Below are the records; pull every line that includes "this".

» **Entries with parts and joints**:
────────────────

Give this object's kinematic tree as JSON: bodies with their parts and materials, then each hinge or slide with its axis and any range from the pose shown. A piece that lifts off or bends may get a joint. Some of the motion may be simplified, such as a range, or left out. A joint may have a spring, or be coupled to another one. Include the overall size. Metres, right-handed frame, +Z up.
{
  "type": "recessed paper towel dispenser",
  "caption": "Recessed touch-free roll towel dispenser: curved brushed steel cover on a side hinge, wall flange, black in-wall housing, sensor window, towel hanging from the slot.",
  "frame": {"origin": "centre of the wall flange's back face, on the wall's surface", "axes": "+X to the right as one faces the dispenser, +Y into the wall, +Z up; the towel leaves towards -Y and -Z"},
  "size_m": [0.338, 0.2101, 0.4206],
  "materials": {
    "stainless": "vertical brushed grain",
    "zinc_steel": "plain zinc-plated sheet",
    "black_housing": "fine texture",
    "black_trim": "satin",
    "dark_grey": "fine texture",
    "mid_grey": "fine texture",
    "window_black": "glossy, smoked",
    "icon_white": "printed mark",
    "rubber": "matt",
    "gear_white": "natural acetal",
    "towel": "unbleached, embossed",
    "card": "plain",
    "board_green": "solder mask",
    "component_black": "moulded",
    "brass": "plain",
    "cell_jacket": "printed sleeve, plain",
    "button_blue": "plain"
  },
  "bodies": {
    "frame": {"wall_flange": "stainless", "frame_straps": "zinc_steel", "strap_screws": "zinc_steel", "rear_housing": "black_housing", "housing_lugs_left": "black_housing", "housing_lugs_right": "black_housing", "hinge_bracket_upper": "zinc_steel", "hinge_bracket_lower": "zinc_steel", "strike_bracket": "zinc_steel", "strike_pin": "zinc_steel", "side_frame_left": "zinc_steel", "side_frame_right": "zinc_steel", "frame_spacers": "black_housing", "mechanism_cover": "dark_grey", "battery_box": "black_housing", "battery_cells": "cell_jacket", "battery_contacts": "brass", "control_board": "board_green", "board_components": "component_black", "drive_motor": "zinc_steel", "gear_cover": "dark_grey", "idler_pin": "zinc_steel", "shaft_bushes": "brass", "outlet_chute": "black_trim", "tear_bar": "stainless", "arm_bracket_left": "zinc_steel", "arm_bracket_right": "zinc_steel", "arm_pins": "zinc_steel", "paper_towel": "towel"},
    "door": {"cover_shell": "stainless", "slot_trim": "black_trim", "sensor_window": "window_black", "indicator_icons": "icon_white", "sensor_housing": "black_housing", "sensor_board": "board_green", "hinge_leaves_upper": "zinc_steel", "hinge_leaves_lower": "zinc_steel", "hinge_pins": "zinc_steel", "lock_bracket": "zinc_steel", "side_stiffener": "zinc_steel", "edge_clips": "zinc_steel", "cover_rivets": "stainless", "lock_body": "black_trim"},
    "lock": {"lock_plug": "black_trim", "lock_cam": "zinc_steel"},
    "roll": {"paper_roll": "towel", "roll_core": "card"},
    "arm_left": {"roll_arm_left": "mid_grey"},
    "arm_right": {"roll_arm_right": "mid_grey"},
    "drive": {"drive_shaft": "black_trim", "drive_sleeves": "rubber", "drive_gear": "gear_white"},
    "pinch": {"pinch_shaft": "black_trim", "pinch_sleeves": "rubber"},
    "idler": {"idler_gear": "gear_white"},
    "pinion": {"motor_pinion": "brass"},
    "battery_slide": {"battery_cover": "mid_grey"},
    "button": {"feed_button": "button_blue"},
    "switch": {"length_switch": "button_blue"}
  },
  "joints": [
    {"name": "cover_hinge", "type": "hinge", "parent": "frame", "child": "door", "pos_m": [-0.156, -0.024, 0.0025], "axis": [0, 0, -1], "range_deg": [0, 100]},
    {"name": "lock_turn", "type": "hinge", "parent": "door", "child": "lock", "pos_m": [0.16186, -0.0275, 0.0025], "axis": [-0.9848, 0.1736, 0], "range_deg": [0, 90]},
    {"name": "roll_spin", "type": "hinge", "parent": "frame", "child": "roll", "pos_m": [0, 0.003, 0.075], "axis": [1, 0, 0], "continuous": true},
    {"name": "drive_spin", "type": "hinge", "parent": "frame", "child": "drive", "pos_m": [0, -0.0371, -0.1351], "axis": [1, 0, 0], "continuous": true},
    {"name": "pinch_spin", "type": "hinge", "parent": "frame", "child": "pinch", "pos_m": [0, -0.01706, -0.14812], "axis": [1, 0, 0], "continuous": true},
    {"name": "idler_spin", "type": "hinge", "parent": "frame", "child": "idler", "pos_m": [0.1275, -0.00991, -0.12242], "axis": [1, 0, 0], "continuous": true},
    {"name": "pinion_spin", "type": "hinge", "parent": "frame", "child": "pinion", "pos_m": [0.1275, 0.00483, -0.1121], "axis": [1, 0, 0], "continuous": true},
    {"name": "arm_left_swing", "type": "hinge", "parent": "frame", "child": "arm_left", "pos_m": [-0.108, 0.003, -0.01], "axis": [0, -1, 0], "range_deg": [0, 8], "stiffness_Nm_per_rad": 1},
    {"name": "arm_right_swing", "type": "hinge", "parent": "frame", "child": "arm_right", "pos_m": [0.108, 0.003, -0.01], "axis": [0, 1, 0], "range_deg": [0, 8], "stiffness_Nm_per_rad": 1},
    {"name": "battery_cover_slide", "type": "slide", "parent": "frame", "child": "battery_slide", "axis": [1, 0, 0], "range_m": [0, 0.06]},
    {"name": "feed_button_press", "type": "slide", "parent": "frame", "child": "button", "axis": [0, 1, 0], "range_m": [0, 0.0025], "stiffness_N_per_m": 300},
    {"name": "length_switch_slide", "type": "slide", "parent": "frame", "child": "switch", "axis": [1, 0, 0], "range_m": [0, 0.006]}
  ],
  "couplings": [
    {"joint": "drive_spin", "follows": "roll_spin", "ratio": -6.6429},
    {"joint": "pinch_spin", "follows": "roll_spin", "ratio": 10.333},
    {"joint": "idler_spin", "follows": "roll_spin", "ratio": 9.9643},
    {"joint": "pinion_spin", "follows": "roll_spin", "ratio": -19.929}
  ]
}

────────────────

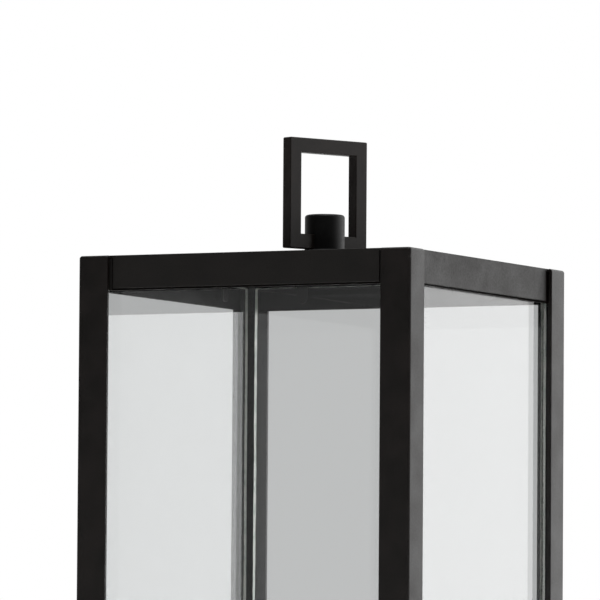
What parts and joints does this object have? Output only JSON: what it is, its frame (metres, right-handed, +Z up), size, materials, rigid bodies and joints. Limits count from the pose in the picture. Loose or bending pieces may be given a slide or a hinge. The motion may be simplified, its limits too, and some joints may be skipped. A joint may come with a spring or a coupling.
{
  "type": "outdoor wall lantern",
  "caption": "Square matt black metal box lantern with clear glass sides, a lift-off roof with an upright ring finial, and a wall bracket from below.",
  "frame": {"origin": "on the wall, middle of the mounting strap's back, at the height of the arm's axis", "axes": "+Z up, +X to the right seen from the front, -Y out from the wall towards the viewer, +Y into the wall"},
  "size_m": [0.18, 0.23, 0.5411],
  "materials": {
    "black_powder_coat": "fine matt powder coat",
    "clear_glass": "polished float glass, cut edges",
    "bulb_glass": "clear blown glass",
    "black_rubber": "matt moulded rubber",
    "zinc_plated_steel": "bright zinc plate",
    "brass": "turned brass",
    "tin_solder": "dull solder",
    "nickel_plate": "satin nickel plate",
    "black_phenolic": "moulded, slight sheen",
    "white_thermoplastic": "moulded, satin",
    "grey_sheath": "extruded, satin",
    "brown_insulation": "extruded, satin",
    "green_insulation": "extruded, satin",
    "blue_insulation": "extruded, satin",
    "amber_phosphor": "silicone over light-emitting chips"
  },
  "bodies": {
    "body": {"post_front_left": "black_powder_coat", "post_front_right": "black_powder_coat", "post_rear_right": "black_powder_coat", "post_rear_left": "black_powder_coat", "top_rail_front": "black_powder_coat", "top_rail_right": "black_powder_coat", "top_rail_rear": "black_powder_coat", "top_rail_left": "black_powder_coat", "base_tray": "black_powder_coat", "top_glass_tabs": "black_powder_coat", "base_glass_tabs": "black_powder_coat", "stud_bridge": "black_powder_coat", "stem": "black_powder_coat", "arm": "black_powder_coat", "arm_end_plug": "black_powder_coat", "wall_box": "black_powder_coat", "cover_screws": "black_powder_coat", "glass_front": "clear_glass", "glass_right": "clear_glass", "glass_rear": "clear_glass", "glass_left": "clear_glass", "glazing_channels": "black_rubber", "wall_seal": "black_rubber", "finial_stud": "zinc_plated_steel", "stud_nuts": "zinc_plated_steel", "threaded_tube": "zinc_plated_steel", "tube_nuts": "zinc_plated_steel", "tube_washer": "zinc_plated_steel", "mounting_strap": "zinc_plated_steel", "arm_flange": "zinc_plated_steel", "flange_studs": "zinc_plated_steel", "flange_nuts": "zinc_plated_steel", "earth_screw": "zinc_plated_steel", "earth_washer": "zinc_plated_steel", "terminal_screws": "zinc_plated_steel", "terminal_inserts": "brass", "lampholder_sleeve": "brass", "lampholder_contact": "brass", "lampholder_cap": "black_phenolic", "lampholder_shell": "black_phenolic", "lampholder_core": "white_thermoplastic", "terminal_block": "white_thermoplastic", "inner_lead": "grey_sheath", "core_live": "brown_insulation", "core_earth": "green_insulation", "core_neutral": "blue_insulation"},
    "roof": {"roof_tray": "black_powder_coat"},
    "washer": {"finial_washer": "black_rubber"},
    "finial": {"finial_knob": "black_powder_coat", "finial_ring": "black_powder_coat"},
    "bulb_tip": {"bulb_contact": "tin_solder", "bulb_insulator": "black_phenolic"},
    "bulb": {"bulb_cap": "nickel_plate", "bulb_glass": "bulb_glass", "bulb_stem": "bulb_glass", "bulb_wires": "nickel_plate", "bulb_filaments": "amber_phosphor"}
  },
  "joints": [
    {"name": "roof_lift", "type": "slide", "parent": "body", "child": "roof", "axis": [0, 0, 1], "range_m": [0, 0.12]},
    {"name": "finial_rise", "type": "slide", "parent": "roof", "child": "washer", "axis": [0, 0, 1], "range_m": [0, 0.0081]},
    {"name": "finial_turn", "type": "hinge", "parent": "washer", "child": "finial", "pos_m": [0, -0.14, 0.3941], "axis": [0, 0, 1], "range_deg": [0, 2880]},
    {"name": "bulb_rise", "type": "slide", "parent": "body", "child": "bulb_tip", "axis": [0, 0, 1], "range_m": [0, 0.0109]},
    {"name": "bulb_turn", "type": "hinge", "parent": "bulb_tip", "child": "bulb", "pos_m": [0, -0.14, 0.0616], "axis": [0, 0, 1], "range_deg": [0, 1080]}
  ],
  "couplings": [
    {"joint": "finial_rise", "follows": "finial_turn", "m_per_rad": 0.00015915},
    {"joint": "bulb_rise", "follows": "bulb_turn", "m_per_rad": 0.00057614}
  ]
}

────────────────

» **The output**:
Give this object's kinematic tree as JSON: bodies with their parts and materials, then each hinge or slide with its axis and any range from the pose shown. A piece that lifts off or bends may get a joint. Some of the motion may be simplified, such as a range, or left out. A joint may have a spring, or be coupled to another one. Include the overall size. Metres, right-handed frame, +Z up.
What parts and joints does this object have? Output only JSON: what it is, its frame (metres, right-handed, +Z up), size, materials, rigid bodies and joints. Limits count from the pose in the picture. Loose or bending pieces may be given a slide or a hinge. The motion may be simplified, its limits too, and some joints may be skipped. A joint may come with a spring or a coupling.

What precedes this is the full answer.